Staatlicher Zugriff auf personenbezogene Daten

Nicht nur die USA, sondern auch in Österreich sehen etwa die Strafprozessordnung (StPO) und weitere Gesetze unterschiedliche Möglichkeiten vor, über Betroffene personenbezogene Daten bei IT- oder Telekomdienstleistern mit Sitz oder Serverstandort in Österreich abzufragen. Zudem besteht die so genannte „Cyber Crime Convention“ (CCC), ein internationales Abkommen, welches auch in Österreich ratifiziert wurde und eine ähnliche Vorgangsweise ermöglicht wie der CLOUD-Act.

Die nachstehenden Fragen sind für jene interessant, die sich weitergehende Rechtsfragen in diesem Zusammenhang stellen:

  • Umgang der US-Gerichte mit Gesuchen von US-Behörden, die sich auf den CLOUD Act beziehen
  • Möglichkeit der Betroffenheit des eigenen Unternehmens bzw von Kunden als US-Person
  • Häufigkeit der Gesuchten beim jeweiligen US-Provider
  • Umgangspraxis des Providers hinsichtlich bereits erfolgter bzw vergangener Anfragen
  • Ausloten der Zusicherungen, die der Provider seinen Kunden bietet
  • Informationspflicht hinsichtlich eigener Kunden

Was nun? 

Bei der Kooperation mit US-Providern müssen freilich neben den spezifischen Fragen zum CLOUD-Act auch jene Fragen beantwortet werden, die ganz allgemein im Rahmen der Verarbeitung von personenbezogenen Daten anfallen. Zu klären ist stets, welche Daten aufgrund welcher Grundlage erhoben und verarbeitet werden.

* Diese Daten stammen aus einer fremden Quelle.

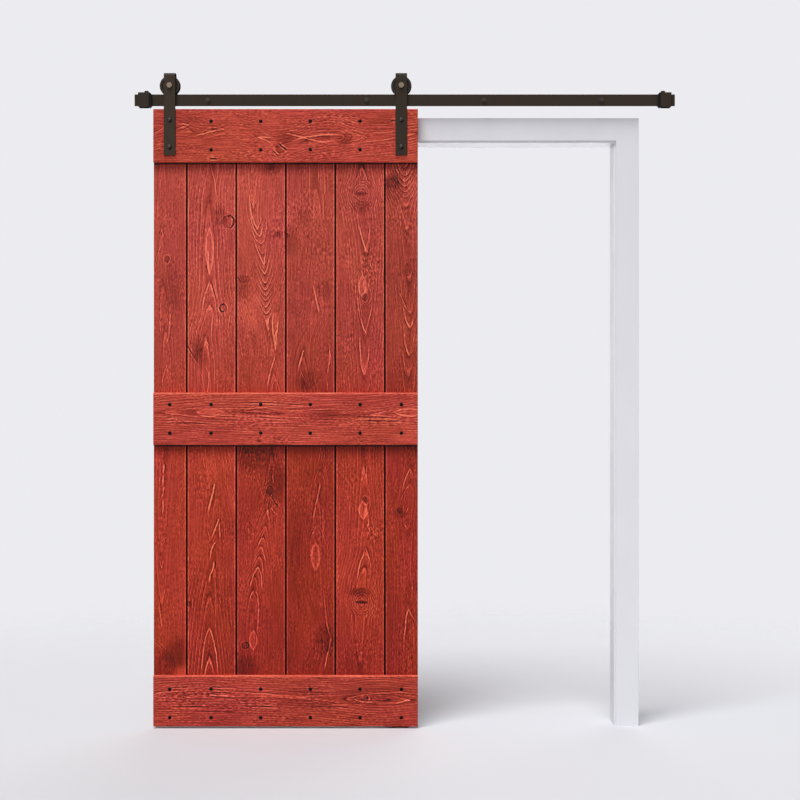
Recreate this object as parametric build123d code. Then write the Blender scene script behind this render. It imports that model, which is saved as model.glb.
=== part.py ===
from build123d import *
import math
import os

# Sliding barn door, seen from its face side: X runs to the right, Z up, and depth is
# measured out from the wall, so that a point at depth d lies at Y = -d.
# The origin is the middle of the rail's bolt line, on the face of the wall.
# All sizes are in millimetres.

# Door leaf
door_height = 2133.6
outer_plank_width = 114.3
inner_plank_width = 171.45
inner_plank_count = 4
plank_thickness = 19.0
door_to_casing_gap = 9.0

# Joints between the planks
tongue_thickness = 6.0
tongue_length = 6.5
tongue_clearance = 0.2
front_vee = 3.0
back_vee = 1.5
board_ease = 1.5

# Battens: how far each one's upper edge lies below the top of the leaf, its width,
# and how far its upper row of screws lies below its own upper edge
batten_thickness = 16.0
batten_ease = 2.5
top_batten_width = 184.0
middle_batten_drop = 980.0
middle_batten_width = 181.0
bottom_batten_width = 176.0
top_screw_inset = 42.0
middle_screw_inset = 41.0
bottom_screw_inset = 46.5
screw_row_spacing = 98.4

# Batten screws
batten_screw_radius = 2.0
batten_screw_length = 31.0
batten_screw_head_radius = 6.2
batten_screw_head_height = 3.0
wood_hole_clearance = 0.05

# Flat rail and its wall fixings
rail_height = 40.0
rail_thickness = 6.0
rail_ease = 0.8
rail_end_to_bolt = 254.0
rail_first_bay = 549.0
stud_spacing = 406.4
door_to_rail_gap = 12.0
standoff_radius = 10.0
lag_radius = 4.0
lag_shank_radius = 3.8
lag_length = 105.0
lag_point_length = 10.0
lag_hole_clearance = 0.25
lag_head_across_flats = 13.0
lag_head_height = 5.2
lag_washer_radius = 10.0
lag_washer_thickness = 1.8

# Wheels, grooved to ride on the upper edge of the rail
wheel_groove_radius = 28.5
wheel_flange_depth = 7.0
wheel_width = 20.0
wheel_side_gap = 3.0
groove_side_clearance = 1.0
groove_flare = 1.2
wheel_on_rail_clearance = 0.2
wheel_rim_ease = 2.5
wheel_hub_radius = 23.5
wheel_web_recess = 2.5
wheel_rim_wall = 1.0
wheel_lip = 1.6

# Ball bearing in each wheel
bearing_bore_radius = 6.0
bearing_outer_radius = 14.0
bearing_width = 8.0
bearing_race_wall = 2.3
ball_radius = 2.4
ball_count = 8
ball_clearance = 0.05
cage_half_thickness = 0.8
cage_width = 6.2
bearing_seat_clearance = 0.02

# Axles
axle_radius = 6.0
axle_clearance = 0.05
axle_across_flats = 18.0
axle_head_height = 7.5
axle_nut_height = 7.0
axle_end_stand = 2.5
spacer_radius = 8.5

# Hangers: a strap bent over each wheel, bolted to the face of the leaf
strap_width = 40.0
strap_thickness = 5.0
strap_inner_bend = 6.0
strap_over_wheel = 3.5
strap_back_leg_below_axle = 21.0
strap_corner = 2.0
strap_edge_ease = 0.6
strap_bolt_drop = 38.5
strap_bolt_spacing = 93.3
strap_end_distance = 29.0
strap_bolt_radius = 4.0
strap_bolt_clearance = 0.2
strap_bolt_head_radius = 8.5
strap_bolt_head_height = 4.6
strap_bolt_head_rim = 1.0
strap_bolt_end_gap = 2.0
sleeve_radius = 5.25
sleeve_length = 24.0
sleeve_head_radius = 10.0
sleeve_head_thickness = 2.5
sleeve_floor = 3.0
sleeve_slot_width = 1.6
sleeve_slot_depth = 1.2
sleeve_hole_clearance = 0.25
thread_clearance = 0.05

# Discs on the upper edge of the leaf that keep it from jumping off the rail
disc_radius = 15.0
disc_thickness = 8.0
disc_screw_radius = 2.5
disc_screw_length = 26.0
disc_screw_head_radius = 5.0

# End stops clamped on the rail
stop_inset = 13.0
stop_length = 38.0
stop_depth = 24.0
stop_wall = 6.0
stop_chamfer = 4.0
stop_edge_ease = 0.8
stop_slot_clearance = 0.1
bumper_length = 9.0
bumper_chamfer = 6.5
stop_screw_radius = 3.0
stop_screw_inset = 10.0
stop_screw_across_flats = 13.0
stop_screw_head_height = 6.0
rest_gap = 27.4
stop_contact_gap = 0.3

# Doorway: a jamb lining the opening and a flat casing round it
floor_gap = 7.0
head_lap = 108.6
rest_lap = 26.3
closed_lap = 180.6
jamb_thickness = 18.0
jamb_depth = 120.0
casing_width = 79.0
casing_thickness = 12.0
casing_reveal = 5.0
casing_ease = 1.5

# Guide at the foot of the casing, with a fin in a groove under the leaf
guide_fin_thickness = 4.0
guide_fin_length = 26.0
guide_fin_rise = 13.0
guide_plate_thickness = 3.0
guide_plate_height = 55.0
guide_plate_length = 58.0
guide_casing_margin = 20.0
guide_screw_margin = 11.0
guide_screw_spacing = 30.0
guide_screw_height = 38.0
guide_screw_radius = 2.0
guide_screw_length = 38.0
guide_screw_head_radius = 4.2
floor_groove_width = 7.0
floor_groove_depth = 19.0

# Depths in front of the wall
door_back = casing_thickness + door_to_casing_gap
plank_front = door_back + plank_thickness
plank_middle = (door_back + plank_front) / 2
door_front = plank_front + batten_thickness
strap_gap = wheel_width + 2 * wheel_side_gap
strap_front = door_front + strap_thickness
strap_back = door_front - strap_gap - strap_thickness
wheel_middle = door_front - strap_gap / 2
rail_back = wheel_middle - rail_thickness / 2
rail_front = wheel_middle + rail_thickness / 2
lag_head_back = rail_front + lag_washer_thickness

# Heights about the rail's middle line
rail_top = rail_height / 2
door_top = -rail_height / 2 - door_to_rail_gap
door_bottom = door_top - door_height
floor_level = door_bottom - floor_gap
opening_top = door_top - head_lap
wheel_radius = wheel_groove_radius + wheel_flange_depth
axle_level = rail_top + wheel_on_rail_clearance + wheel_groove_radius
strap_inner_top = axle_level + wheel_radius + strap_over_wheel
strap_top = strap_inner_top + strap_thickness
strap_bolt_levels = [door_top - strap_bolt_drop, door_top - strap_bolt_drop - strap_bolt_spacing]
strap_bottom = strap_bolt_levels[-1] - strap_end_distance

# Places along the rail
rail_half_length = rail_end_to_bolt + (rail_first_bay + 2 * stud_spacing) / 2
first_bolt = rail_end_to_bolt - rail_half_length
rail_bays = [0, rail_first_bay, stud_spacing, stud_spacing]
rail_bolts = [first_bolt + sum(rail_bays[: index + 1]) for index in range(len(rail_bays))]
stop_outer = rail_half_length - stop_inset
stop_inner = stop_outer - stop_length
bumper_face = stop_inner - bumper_length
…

In einem ersten Schritt ist jedenfalls festzustellen, ob die US-Dienste bereits die Umstellung auf Standardvertragsklauseln oder Binding-Corporate-Rules vollzogen haben. Auf dieser Grundlage ist eine einzelfallbezogene Risikoanalyse durchzuführen. .

Grundsätzlich kann jedenfalls nicht gesagt werden, den CLOUD-Act als ausschließliches oder schwerwiegendes Kriterium bei der Auswahl von Partnern im Zusammenhang mit Datenbearbeitungen anzuwenden.